- **PROBLEM TO WORK ON**:
Write out all the material exactly. Leave nothing out.

- **DATA PROVIDED**:
========================

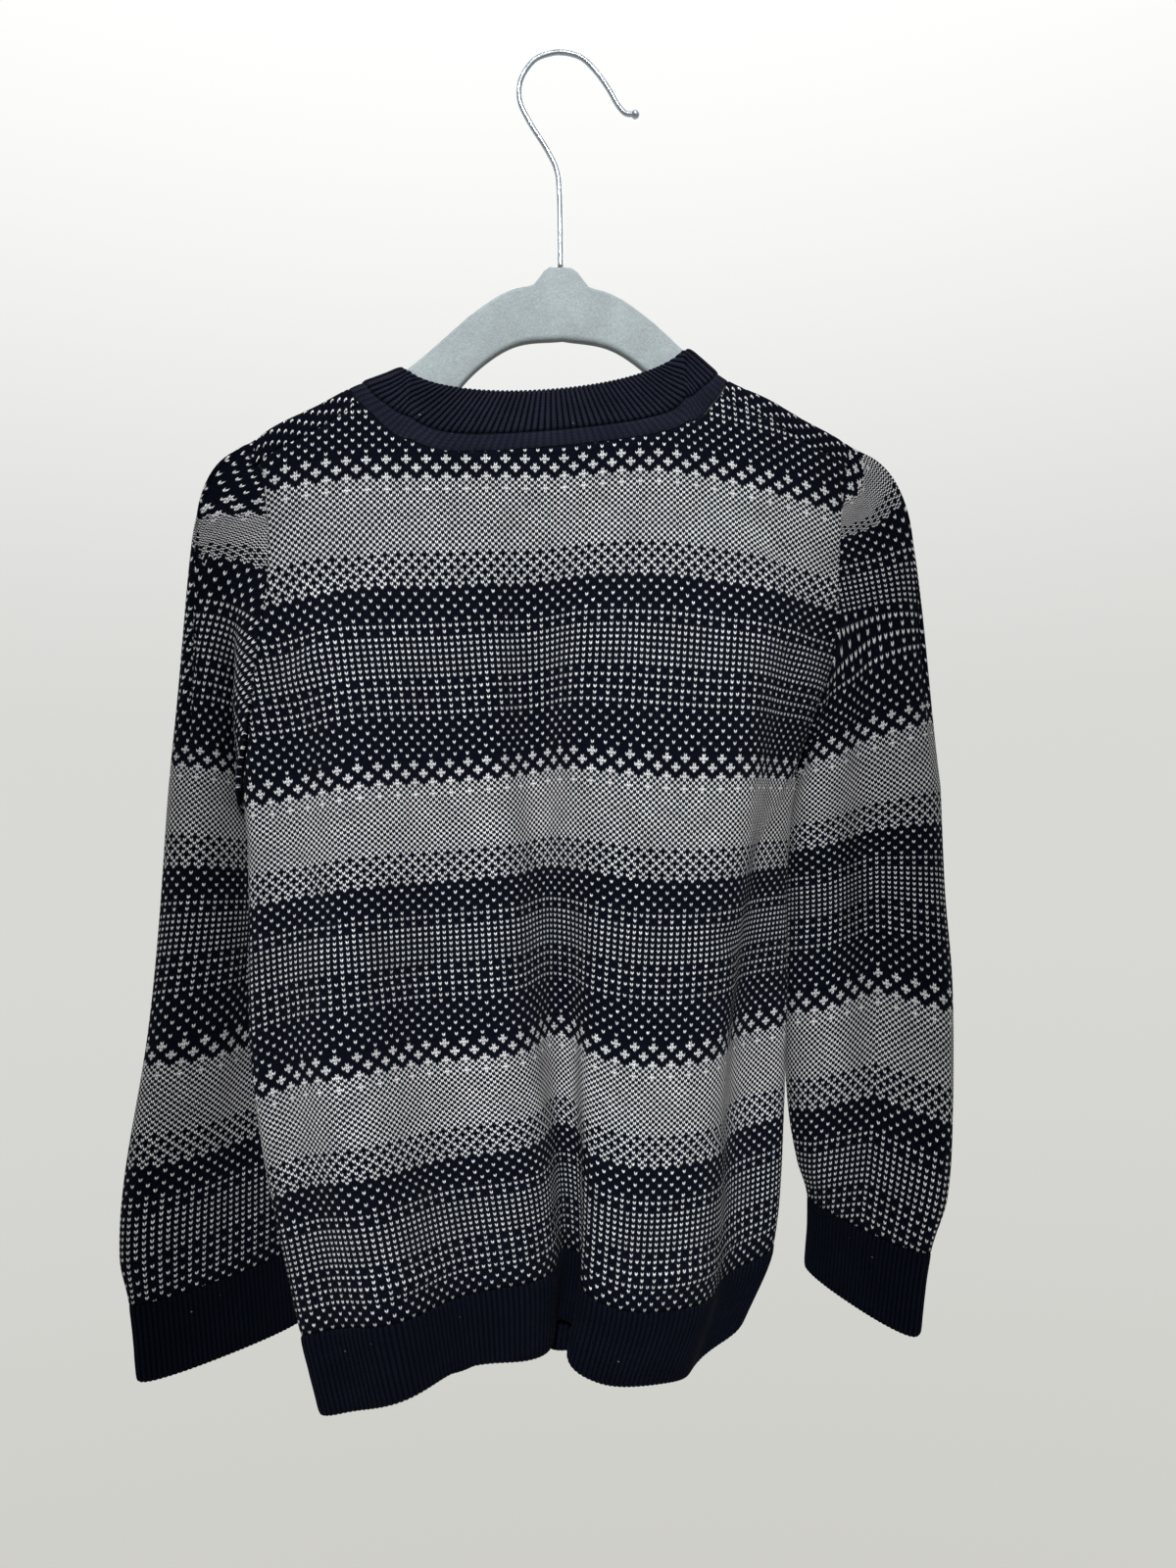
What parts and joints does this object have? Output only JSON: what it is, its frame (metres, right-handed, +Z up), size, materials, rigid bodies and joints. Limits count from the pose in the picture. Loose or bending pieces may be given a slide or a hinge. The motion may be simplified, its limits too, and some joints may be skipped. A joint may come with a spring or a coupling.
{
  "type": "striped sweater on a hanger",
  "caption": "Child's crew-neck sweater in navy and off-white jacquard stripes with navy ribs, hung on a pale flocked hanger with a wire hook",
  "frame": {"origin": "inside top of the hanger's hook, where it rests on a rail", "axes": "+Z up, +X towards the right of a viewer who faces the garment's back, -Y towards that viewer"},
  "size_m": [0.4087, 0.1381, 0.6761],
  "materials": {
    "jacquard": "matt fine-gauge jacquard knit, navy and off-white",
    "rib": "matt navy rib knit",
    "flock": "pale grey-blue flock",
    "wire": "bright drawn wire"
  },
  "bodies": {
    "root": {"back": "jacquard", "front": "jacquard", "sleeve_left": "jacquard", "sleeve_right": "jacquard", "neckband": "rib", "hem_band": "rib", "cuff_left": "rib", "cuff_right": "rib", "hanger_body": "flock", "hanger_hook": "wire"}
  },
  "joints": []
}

========================

- **RESULT**:
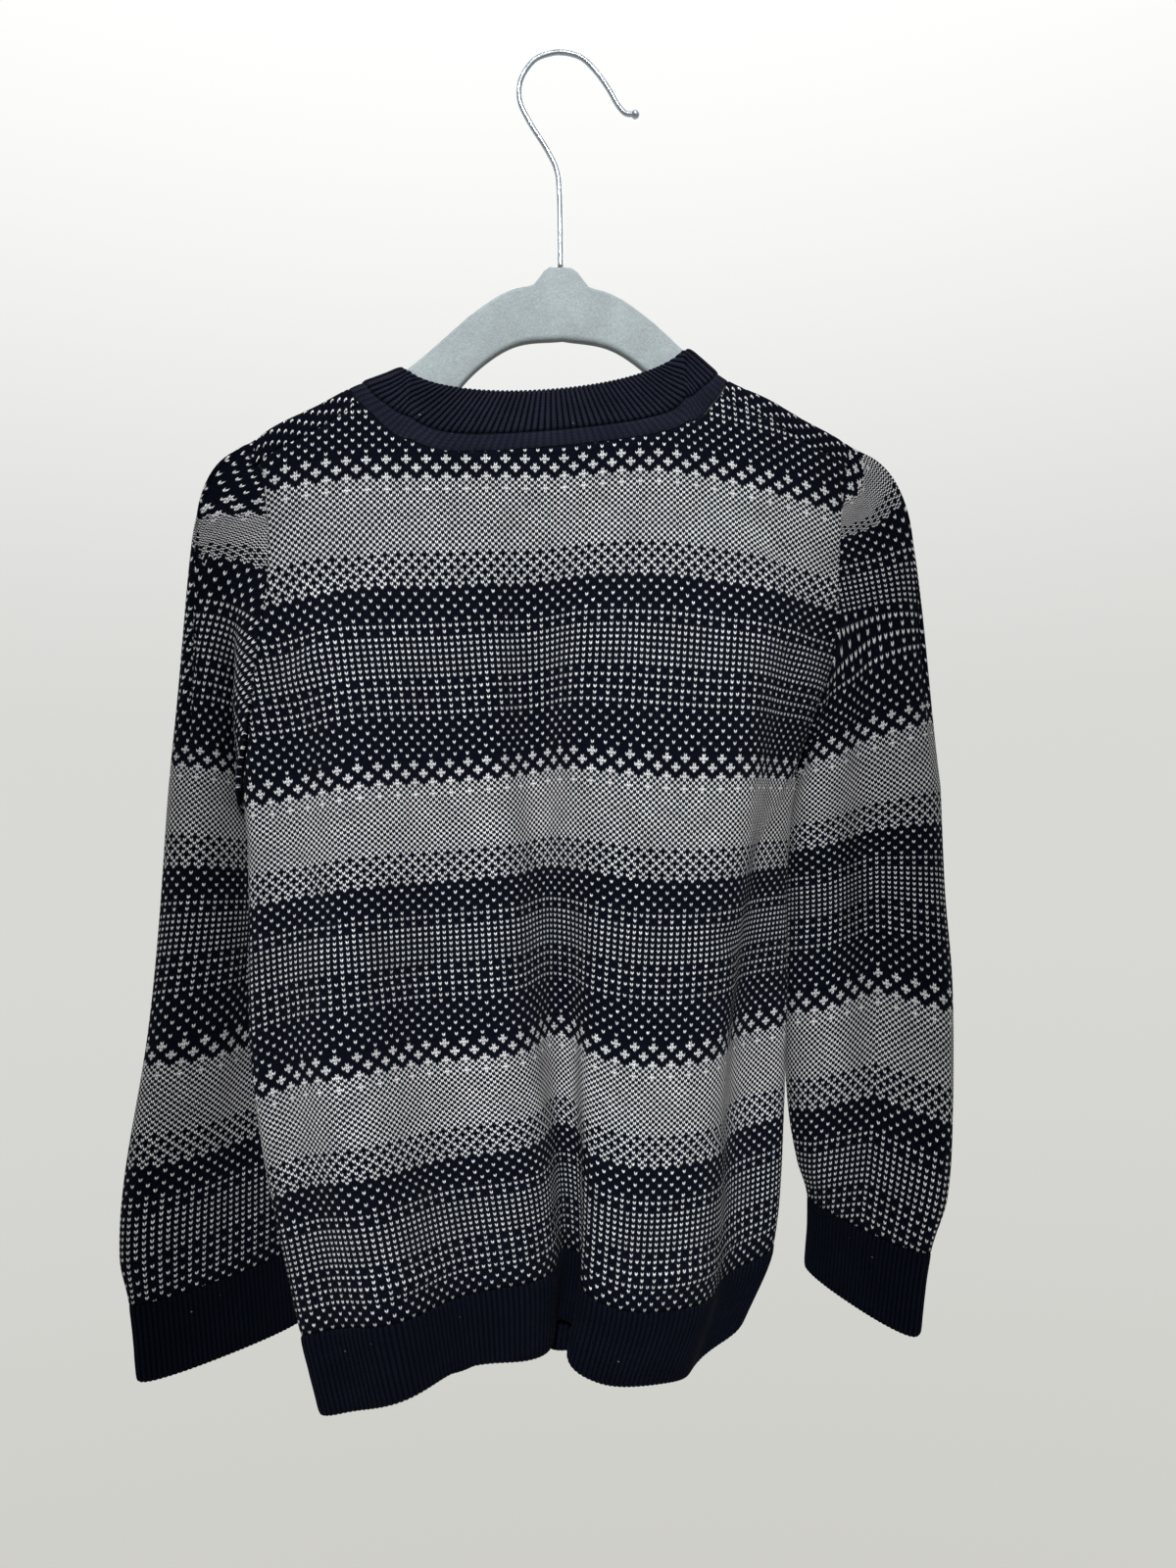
What parts and joints does this object have? Output only JSON: what it is, its frame (metres, right-handed, +Z up), size, materials, rigid bodies and joints. Limits count from the pose in the picture. Loose or bending pieces may be given a slide or a hinge. The motion may be simplified, its limits too, and some joints may be skipped. A joint may come with a spring or a coupling.
{
  "type": "striped sweater on a hanger",
  "caption": "Child's crew-neck sweater in navy and off-white jacquard stripes with navy ribs, hung on a pale flocked hanger with a wire hook",
  "frame": {"origin": "inside top of the hanger's hook, where it rests on a rail", "axes": "+Z up, +X towards the right of a viewer who faces the garment's back, -Y towards that viewer"},
  "size_m": [0.4087, 0.1381, 0.6761],
  "materials": {
    "jacquard": "matt fine-gauge jacquard knit, navy and off-white",
    "rib": "matt navy rib knit",
    "flock": "pale grey-blue flock",
    "wire": "bright drawn wire"
  },
  "bodies": {
    "root": {"back": "jacquard", "front": "jacquard", "sleeve_left": "jacquard", "sleeve_right": "jacquard", "neckband": "rib", "hem_band": "rib", "cuff_left": "rib", "cuff_right": "rib", "hanger_body": "flock", "hanger_hook": "wire"}
  },
  "joints": []
}